Business and politics


The news that businesspeople can enjoy dinner with a minister at the Conservatives' annual conference – for £1,000 a pop – has created the usual outrage. Cash for access? Same old sleaze?

The former sleaze watchdog, Sir Alastair Graham, may well be right that ruling parties need to be above suspicion. But does anyone really think that someone can change, or even influence, public policy by sitting across the table from some minister at a party fundraiser? Maybe some businesspeople do, but anyone in politics just rolls their eyes at the thought.

I see so many businesspeople who boast that they have just had a meeting with a minister, who nodded sagely when they were told we should do X, Y or Z. I know that the next day, someone else would be in telling them to do the exact opposite, and that the minister would have nodded equally sagely. In business, you are used to making sound plans which your staff then execute. In politics, you can give people sound plans but all it does is to start a discussion. What actually happens – if anything – depends less on common sense than the innumerable political pressures that squeeze the policy into different contorted results.

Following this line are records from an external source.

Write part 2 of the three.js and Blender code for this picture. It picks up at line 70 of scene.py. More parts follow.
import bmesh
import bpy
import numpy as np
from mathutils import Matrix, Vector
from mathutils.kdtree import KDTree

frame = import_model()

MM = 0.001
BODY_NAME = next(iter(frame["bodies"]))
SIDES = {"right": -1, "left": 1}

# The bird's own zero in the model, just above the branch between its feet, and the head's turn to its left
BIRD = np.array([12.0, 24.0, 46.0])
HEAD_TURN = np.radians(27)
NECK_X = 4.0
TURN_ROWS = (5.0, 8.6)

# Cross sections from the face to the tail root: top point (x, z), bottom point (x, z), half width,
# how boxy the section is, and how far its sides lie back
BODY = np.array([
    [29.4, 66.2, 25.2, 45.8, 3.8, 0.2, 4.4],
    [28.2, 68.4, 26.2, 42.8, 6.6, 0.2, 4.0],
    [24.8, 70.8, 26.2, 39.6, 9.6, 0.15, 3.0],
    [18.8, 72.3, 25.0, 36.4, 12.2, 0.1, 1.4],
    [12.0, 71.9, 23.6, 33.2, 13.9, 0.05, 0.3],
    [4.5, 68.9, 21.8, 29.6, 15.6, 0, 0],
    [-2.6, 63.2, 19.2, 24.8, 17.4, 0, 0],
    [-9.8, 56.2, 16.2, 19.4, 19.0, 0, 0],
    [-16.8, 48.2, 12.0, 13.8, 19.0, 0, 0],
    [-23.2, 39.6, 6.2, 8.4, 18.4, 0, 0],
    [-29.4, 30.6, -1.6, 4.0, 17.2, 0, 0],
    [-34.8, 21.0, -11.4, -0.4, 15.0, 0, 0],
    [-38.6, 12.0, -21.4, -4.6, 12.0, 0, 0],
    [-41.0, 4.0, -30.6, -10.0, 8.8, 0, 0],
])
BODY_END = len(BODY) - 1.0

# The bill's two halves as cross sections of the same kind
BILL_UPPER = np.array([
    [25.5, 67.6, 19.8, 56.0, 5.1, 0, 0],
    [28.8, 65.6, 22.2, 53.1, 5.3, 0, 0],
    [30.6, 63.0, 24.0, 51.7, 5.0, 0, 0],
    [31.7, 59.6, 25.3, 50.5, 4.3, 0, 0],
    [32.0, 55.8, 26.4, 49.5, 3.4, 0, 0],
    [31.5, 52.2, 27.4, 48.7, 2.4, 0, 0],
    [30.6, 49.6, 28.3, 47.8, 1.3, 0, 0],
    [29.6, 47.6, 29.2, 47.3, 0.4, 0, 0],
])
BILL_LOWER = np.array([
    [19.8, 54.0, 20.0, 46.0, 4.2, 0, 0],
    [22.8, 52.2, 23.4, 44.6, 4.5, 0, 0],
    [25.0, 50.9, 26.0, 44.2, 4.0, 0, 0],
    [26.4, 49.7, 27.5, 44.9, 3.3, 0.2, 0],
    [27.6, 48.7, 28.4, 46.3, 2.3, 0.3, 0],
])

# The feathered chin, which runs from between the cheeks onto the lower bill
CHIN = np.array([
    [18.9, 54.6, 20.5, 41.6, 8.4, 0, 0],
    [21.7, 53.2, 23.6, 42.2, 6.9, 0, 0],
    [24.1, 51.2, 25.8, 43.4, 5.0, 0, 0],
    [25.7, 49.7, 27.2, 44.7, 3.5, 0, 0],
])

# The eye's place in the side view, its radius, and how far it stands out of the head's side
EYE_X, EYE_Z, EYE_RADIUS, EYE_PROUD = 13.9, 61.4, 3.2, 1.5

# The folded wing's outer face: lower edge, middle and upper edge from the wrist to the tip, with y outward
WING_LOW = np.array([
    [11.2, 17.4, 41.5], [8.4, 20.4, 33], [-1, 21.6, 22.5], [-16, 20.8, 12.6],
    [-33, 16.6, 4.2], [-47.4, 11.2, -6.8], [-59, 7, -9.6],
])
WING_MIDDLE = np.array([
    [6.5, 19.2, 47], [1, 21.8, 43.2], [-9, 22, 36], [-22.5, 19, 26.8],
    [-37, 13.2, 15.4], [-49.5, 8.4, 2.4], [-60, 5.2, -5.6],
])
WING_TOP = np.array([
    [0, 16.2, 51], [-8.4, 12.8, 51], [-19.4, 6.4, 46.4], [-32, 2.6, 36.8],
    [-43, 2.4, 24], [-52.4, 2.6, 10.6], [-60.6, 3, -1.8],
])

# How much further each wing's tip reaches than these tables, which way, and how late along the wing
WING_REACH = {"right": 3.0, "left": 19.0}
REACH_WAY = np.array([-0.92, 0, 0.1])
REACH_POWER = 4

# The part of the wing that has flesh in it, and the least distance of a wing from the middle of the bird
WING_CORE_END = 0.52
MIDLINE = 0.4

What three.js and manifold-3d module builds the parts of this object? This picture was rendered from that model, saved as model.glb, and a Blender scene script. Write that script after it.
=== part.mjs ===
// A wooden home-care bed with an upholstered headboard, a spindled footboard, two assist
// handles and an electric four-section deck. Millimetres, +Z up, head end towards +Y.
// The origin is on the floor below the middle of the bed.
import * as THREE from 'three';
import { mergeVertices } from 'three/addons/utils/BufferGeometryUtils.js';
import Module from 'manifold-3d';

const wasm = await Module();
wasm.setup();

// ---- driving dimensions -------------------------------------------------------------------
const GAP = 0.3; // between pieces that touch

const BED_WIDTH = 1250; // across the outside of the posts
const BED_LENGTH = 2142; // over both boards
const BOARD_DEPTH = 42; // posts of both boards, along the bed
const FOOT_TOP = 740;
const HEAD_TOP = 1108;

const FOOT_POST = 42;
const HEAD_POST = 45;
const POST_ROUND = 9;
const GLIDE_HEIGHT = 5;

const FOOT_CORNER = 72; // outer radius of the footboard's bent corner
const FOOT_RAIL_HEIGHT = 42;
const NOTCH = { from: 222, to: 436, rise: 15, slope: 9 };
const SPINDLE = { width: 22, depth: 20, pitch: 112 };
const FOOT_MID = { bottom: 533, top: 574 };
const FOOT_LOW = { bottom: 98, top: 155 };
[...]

In any event, if you haven't been at the table during the years of opposition, no politician is going to regard you as a true friend whose opinions should count. To influence policy, you have to play the long game. And you need to understand what pressures politicians to act this way or that, rather than presuming they just make decisions that are then faithfully executed, as you do in business. As Bismarck put it, if you like laws or sausages, you should never watch either being made: but that's how it is.

I dream of a world in which businesspeople get on with making money for their shareholders, rather than spent their time (and their shareholders' cash) pandering to politicians. But politicians today have enormous power – both regulatory power that can spare you from annoying new competition, and purchasing power that can bring you lucrative contracts. Adam Smith complained of such sordid relationships back in 1776 – and government was a good deal smaller back then.

The long-term future of business would be far more secure if politicians stuck to civics and businesspeople stuck to making money by serving their customers. Then at least there would be no doubt that £1,000 can't buy you more than a nice dinner and a handshake.